:: Goal of the exercise ::
Up to and including the line that contains "from math import", repeat each line of the data exactly, starting from the first.

:: Provided material ::

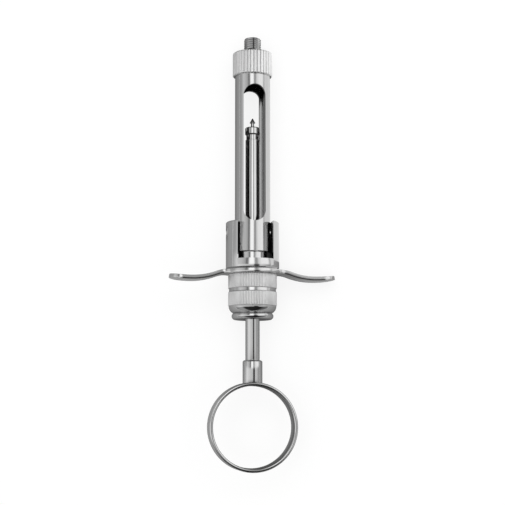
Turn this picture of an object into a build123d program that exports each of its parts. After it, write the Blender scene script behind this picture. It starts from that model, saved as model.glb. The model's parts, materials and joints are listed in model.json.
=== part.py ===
from build123d import *

import os
from math import asin, atan, atan2, cos, degrees, pi, sin, sqrt

# Dental aspirating syringe, in millimetres.
# It is drawn standing, with the needle end up: Z runs along the syringe and is 0 on the finger plate's
# front face, X runs along the plate's wings, and -Y is the front of the syringe.
# At the end it is laid down the way it rests on a table: needle end along +Y, front up.

# Fits, each the gap on the radius
sliding_fit = 0.08
screwed_fit = 0.03
stroke_gap = 0.2

# Barrel
barrel_bore = 9.1
barrel_wall = 0.95
barrel_length = 56.0
barrel_end_chamfer = 0.3
thread_neck_length = 5.4
thread_neck_step = 0.3
window_width = 6.9
rear_window_width = 5.6
window_rear_margin = 9.6
window_front_margin = 3.3

# Needle adaptor
cap_wall = 0.95
cap_height = 7.6
cap_end_wall = 0.9
cap_ridge_count = 36
cap_ridge_depth = 0.25
cap_front_chamfer = 0.5
cap_rear_chamfer = 0.3
spigot_width = 5.4
spigot_length = 4.8
spigot_chamfer = 0.4
spigot_neck_length = 0.8
spigot_neck_step = 0.3
needle_passage = 1.6

# Hinge yoke
arm_thickness = 2.72
arm_side_gap = 0.08
arm_height = 11.9
arm_chamfer = 0.3
yoke_base_height = 3.1
yoke_base_chamfer = 0.6
yoke_ledge = 1.9
barrel_floor_gap = 2.3
stem_wall = 0.9
stem_in_housing = 2.7

# Pivot screws
pivot_above_floor = 8.75
pivot_width = 2.0
pivot_wall_bite = 0.75
screw_shank_width = 2.8
screw_head_width = 3.9
screw_head_height = 1.0
screw_head_sunk = 0.3
screw_slot_width = 0.6
screw_slot_depth = 0.5

# Locking sleeve and its spring
sleeve_in_barrel = 1.8
sleeve_flange_step = 0.55
sleeve_flange_height = 1.0
sleeve_chamfer = 0.3
spring_wire = 0.8
spring_turn_count = 6.5
spring_side_gap = 0.15

# Finger plate
plate_thickness = 1.26
plate_rim = 0.7
wing_span = 52.0
wing_half_depth = 3.9
wing_root_radius = 3.0
wing_bend_start = 8.0
wing_low_point = 19.1
wing_dip = 2.0
wing_tip_rise = 0.6
wing_bend_radius = 10.0

# Clamp collar and spring housing
collar_wall = 1.52
collar_height = 4.54
collar_rim_height = 1.0
collar_rim_step = 0.27
fine_ridge_count = 94
fine_ridge_depth = 0.15
knurl_chamfer = 0.2
housing_knurl_height = 4.4
housing_dome_height = 2.2
housing_dome_shrink = 1.55
housing_floor = 1.2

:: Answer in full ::
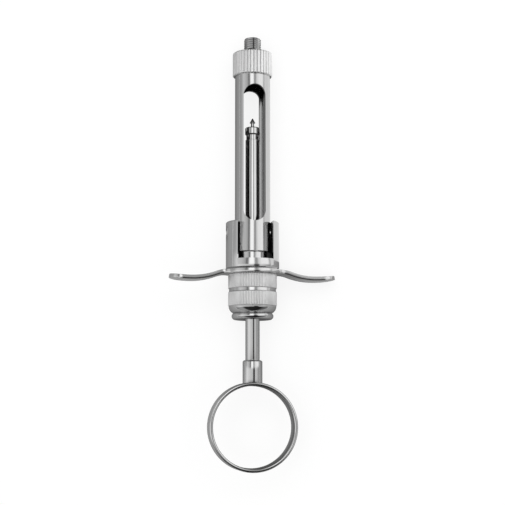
Turn this picture of an object into a build123d program that exports each of its parts. After it, write the Blender scene script behind this picture. It starts from that model, saved as model.glb. The model's parts, materials and joints are listed in model.json.
=== part.py ===
from build123d import *

import os
from math import asin, atan, atan2, cos, degrees, pi, sin, sqrt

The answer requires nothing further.